The SOS Children's Village is famous for providing home to children who have none; caring for them who have been abandoned and with nobody to lean on; the village gives hope to the underprivileged in the society.
Since 1974 the village has provided this service with distinction. However in 2004, the village began a new model- the Family Strengthening Programme (FSP)- one that tackles the problem of child abandonment from the roots. Eleven years on the SOS is celebrating what has been an incredibly successful programme which has seen children educated, empowered in their own communities, under their own guardians and tents, without waiting for them to be abandoned and brought to the SOS villages to be taken care of.
At the end of a Dinner II Gala organised in Tema to draw down the curtain on SOS activities for the year, the National Coordinator of the Family Strengthening Programme Anthony Owusu Gyamfi could not help but look back to what he says has been a successful programme.
Mr Owusu Gyamfi said the project was built on "civic driven change" which demanded a thorough community engagement to find out what they need instead of imposing the SOS interventions on them.
He said through the community engagement one of the beneficiary communities- Chorkor- had private schools willing to offer scholarships to underprivileged children within the society.
According to him, 18 communities across the country, including Chorkor and Ashaiman in Accra benefitted from this programme.
He said the SOS FSP had four critical components which included economic empowerment, technical and vocational training, parental knowledge, training and child care as well as community engagement.
"Poverty is at the heart of most child deprivation situations. So if you want to help the child you need to address poverty," he told Myjoyonline.com at the sidelines of the Dinner.

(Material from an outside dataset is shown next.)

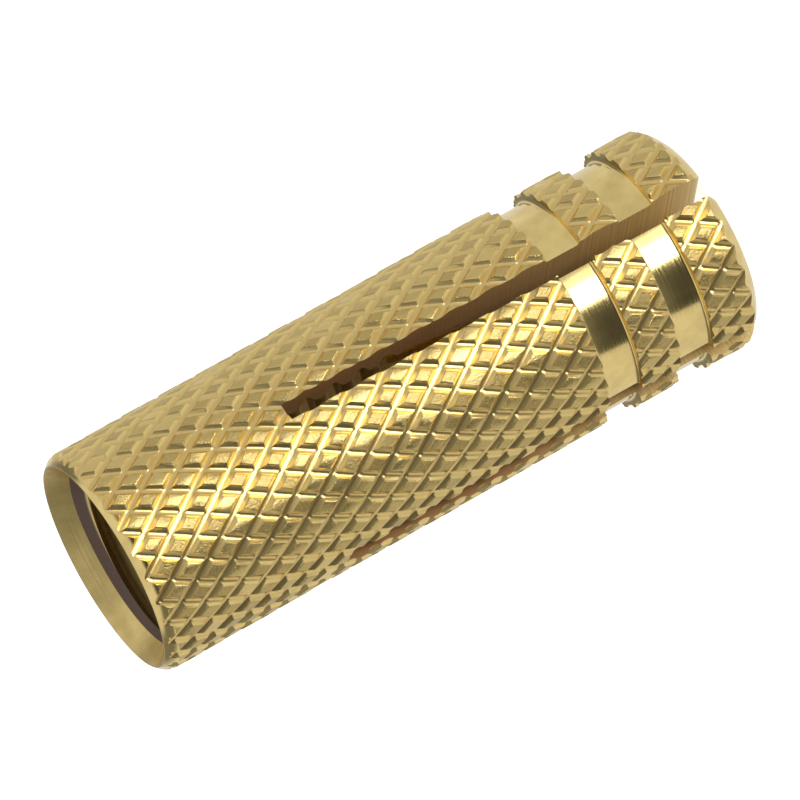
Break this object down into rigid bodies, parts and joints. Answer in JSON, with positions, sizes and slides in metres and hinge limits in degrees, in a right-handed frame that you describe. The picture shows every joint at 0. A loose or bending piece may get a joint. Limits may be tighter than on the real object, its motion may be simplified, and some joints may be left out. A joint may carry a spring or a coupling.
{
  "type": "expansion anchor",
  "caption": "Brass expansion anchor: a diamond-knurled sleeve with a countersunk threaded mouth, two turned grooves and saw cuts that free its legs to spread in a drilled hole.",
  "frame": {"origin": "on the sleeve's axis, at the ends of the legs that it stands on", "axes": "+Z along the sleeve's axis from the ends of the legs out of the threaded mouth; the two saw cuts run across the sleeve along X and along Y"},
  "size_m": [0.0098, 0.0098, 0.0281],
  "materials": {
    "brass": "knurled and turned bar brass, bright from the tool, uncoated"
  },
  "bodies": {
    "root": {"anchor": "brass"}
  },
  "joints": []
}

Anthony Gyamfi said about 5000 children directly benefitted from the project whilst 13,000 others received indirect support.
In the year 2015 which marks the end of cut in donor support for the programme, the National Coordinator is convinced the beneficiary communities have been adequately empowered to take care of the children and caregivers and to prevent cases of child abandonment.
He mentioned some social business development models which allowed the communities to find solutions to problems facing them and later using that same solution as a business to raise money for other development projects.
He cited the water project in one of the beneficiary communities as a classic example of social business model which allowed the community to solve their perennial water problem and then use that water project as a business to raise money for other projects.
The National Director of SOS, Mr Alexander Mar Kekula in his remarks gave thumps up to community members and all who made the project a success.
He however encouraged the caregivers to continuously make the children their core focus and endeavour to improve their standard of living through sustainable income generation.